As the real world has progressed since Utopia’s release, the actual narrative itself does not seem so unrealistic as it once did. With references to real-life events, such as the assassination of Airey Neave (Milne, Philip’s closest colleague, assassinates Neave), Utopia goes above and beyond to feel like a carefully executed, incredibly plausible tale. The over-saturated colours and the deep idiosyncrasies of the characters do not detract from this, they somehow manage to enhance the effect. Every scene is breathtaking and realistic, and it feels impossible to look away. The real-life debates of morality that predominantly take place in the second series open up some vital questions about over-population, and about the future of humanity.
In the latter episodes of Utopia, it is revealed that not only is Jessica Hyde a key player in the narrative, but she is also the root of all that her father worked on. Each new secret that we are introduced to seems to lead back to her, with her being the link between many seemingly unrelated events.
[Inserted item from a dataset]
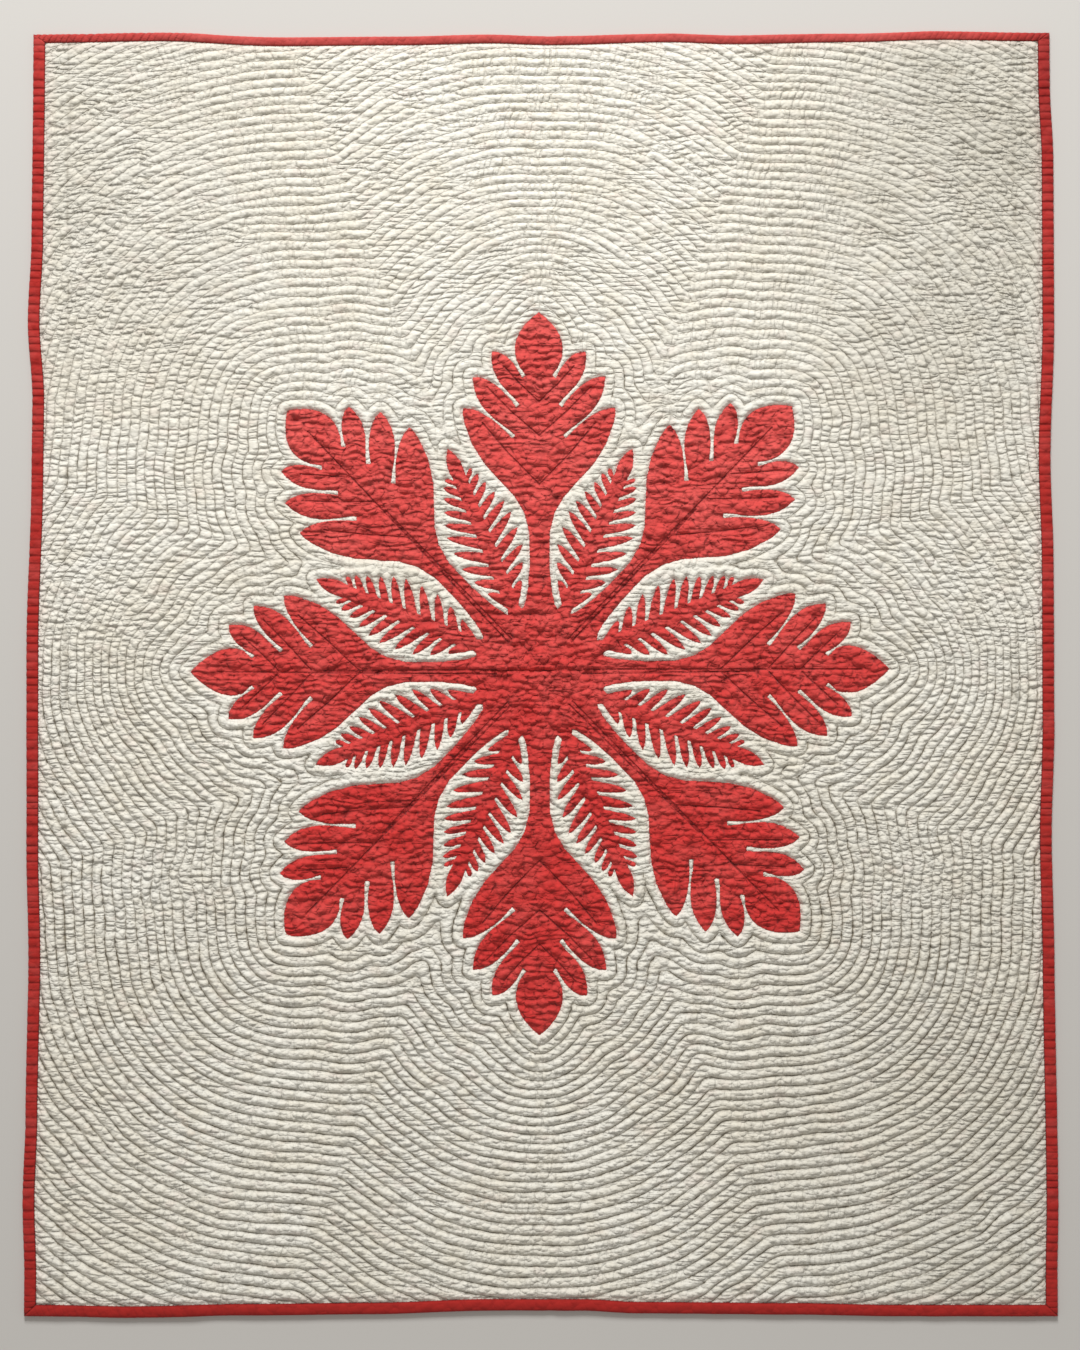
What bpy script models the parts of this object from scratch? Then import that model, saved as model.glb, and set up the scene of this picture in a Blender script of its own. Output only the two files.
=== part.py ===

Once we know Janus, the biochemical, is at the root of the entire plot, we realise the extent of Jessica’s significance. Her life is the narrative because her life is keeping Janus alive. The random murders, the dozens of uprooted lives, the torment and the anger, they all lead to Jessica. This is not her doing, it is the gift her father gave to her, which turned into a deadly curse.
Initially, Utopia was run by Channel 4 for two seasons. After this, it was sold to HBO, but nothing came of this after budgetary disputes. However, recently—September 25, 2020—a remake of the original Utopia was released by Amazon Prime Video, adapted by Gillian Flynn. There are eight episodes, and all are available to watch immediately.
A lot of the controversy surrounding the original series, which may have contributed to its cancellation, was centered around its violence and adult nature. Perhaps we are now in a time where this will detract less from the story itself, which will now be able to generate interest in its own right. Utopia was more than we were able to handle in 2013.
Hearing the news that this new venture would be a remake as opposed to taking the existing series further was a little disappointing—the foundations laid will be incredibly difficult to improve on, and the story felt like it had so much more to give. This being said, if this version takes off better than the original, it’s possible that we might see it taken to new heights and new narratives in the future. I have high hopes for the potential of this remake, but also many reservations. The original show ran what is now eight years ago, and its impression on me is as strong as the day I first saw it.